DATASET CONTENT:
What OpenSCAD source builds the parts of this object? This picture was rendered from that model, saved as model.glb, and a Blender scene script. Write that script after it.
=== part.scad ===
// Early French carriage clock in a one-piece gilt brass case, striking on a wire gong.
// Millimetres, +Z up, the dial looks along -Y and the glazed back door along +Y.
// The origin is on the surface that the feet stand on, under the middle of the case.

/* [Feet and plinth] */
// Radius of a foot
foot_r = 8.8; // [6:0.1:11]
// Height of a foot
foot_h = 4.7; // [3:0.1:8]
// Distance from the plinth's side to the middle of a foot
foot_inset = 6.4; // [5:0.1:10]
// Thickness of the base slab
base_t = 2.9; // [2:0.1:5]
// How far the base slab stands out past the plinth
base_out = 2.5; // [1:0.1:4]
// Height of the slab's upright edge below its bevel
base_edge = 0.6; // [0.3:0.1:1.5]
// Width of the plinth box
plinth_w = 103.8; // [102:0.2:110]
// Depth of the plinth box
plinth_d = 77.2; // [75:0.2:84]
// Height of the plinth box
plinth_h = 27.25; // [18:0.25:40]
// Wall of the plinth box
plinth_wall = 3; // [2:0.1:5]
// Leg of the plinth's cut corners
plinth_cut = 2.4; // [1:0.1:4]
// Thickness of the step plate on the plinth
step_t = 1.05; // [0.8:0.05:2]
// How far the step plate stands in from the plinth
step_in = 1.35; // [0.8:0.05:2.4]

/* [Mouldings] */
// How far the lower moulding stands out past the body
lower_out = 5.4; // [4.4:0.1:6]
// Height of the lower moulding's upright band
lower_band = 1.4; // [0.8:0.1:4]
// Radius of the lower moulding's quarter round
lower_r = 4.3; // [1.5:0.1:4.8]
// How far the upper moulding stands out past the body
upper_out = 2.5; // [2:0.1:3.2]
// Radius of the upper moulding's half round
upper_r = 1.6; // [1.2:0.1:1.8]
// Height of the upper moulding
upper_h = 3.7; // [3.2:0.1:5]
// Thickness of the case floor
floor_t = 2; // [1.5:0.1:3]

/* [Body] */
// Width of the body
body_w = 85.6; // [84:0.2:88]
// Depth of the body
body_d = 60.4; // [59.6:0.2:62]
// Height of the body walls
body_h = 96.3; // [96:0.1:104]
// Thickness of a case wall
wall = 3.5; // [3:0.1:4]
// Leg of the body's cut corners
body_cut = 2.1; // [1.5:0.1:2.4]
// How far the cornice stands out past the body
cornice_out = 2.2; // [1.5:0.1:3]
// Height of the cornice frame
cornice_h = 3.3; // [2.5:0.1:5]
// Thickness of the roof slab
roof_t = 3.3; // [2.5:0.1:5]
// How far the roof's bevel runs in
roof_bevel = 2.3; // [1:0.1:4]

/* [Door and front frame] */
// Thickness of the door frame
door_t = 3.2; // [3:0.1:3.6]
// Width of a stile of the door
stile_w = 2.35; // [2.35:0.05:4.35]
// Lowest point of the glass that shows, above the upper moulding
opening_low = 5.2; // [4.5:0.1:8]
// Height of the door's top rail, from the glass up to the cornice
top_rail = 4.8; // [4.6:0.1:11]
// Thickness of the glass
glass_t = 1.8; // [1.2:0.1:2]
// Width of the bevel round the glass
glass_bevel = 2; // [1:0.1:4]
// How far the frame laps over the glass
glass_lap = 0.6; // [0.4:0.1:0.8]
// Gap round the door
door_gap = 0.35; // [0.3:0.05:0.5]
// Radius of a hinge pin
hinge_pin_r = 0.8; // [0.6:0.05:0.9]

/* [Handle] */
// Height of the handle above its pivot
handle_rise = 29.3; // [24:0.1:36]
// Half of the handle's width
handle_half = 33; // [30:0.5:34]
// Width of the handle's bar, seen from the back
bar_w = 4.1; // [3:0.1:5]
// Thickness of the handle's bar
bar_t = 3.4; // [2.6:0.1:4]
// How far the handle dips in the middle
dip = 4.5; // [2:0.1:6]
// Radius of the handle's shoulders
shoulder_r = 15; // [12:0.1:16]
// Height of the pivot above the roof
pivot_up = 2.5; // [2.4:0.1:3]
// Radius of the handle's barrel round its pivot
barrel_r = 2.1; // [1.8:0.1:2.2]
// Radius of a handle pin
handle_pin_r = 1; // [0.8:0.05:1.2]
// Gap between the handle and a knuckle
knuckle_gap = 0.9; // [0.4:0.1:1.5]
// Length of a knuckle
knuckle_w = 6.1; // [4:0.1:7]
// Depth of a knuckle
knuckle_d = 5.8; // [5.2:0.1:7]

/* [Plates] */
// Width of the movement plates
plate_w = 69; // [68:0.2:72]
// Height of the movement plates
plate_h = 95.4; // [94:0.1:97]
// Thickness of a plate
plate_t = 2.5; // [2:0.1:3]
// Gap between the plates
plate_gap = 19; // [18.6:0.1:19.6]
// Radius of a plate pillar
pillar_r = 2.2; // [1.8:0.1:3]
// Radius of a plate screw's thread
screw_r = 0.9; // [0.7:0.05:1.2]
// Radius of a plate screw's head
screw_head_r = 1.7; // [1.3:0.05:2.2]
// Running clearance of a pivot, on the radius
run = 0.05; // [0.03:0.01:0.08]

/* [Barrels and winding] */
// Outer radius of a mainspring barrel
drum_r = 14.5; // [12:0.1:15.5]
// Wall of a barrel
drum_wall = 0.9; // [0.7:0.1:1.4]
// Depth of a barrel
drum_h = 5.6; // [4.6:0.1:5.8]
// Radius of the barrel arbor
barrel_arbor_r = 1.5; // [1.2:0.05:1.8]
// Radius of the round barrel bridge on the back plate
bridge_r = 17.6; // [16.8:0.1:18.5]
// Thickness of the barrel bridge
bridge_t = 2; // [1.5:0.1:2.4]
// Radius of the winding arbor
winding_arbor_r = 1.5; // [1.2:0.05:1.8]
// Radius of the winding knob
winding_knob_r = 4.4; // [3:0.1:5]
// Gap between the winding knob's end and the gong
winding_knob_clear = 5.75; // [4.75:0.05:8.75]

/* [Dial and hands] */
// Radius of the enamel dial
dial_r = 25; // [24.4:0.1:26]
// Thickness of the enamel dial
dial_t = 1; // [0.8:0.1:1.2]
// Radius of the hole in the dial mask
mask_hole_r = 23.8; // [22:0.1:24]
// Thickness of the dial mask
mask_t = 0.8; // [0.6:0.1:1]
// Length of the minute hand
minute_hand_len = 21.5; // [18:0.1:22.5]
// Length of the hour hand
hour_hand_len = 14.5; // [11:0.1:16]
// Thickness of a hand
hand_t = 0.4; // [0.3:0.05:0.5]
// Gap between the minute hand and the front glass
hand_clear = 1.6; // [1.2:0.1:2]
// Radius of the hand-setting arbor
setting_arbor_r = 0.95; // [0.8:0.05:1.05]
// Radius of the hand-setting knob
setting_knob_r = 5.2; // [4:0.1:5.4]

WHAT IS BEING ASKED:
From the very first line of the data through the line with "of the case." in it, please reproduce each line exactly and output nothing more.

SOLVED PROBLEM:
What OpenSCAD source builds the parts of this object? This picture was rendered from that model, saved as model.glb, and a Blender scene script. Write that script after it.
=== part.scad ===
// Early French carriage clock in a one-piece gilt brass case, striking on a wire gong.
// Millimetres, +Z up, the dial looks along -Y and the glazed back door along +Y.
// The origin is on the surface that the feet stand on, under the middle of the case.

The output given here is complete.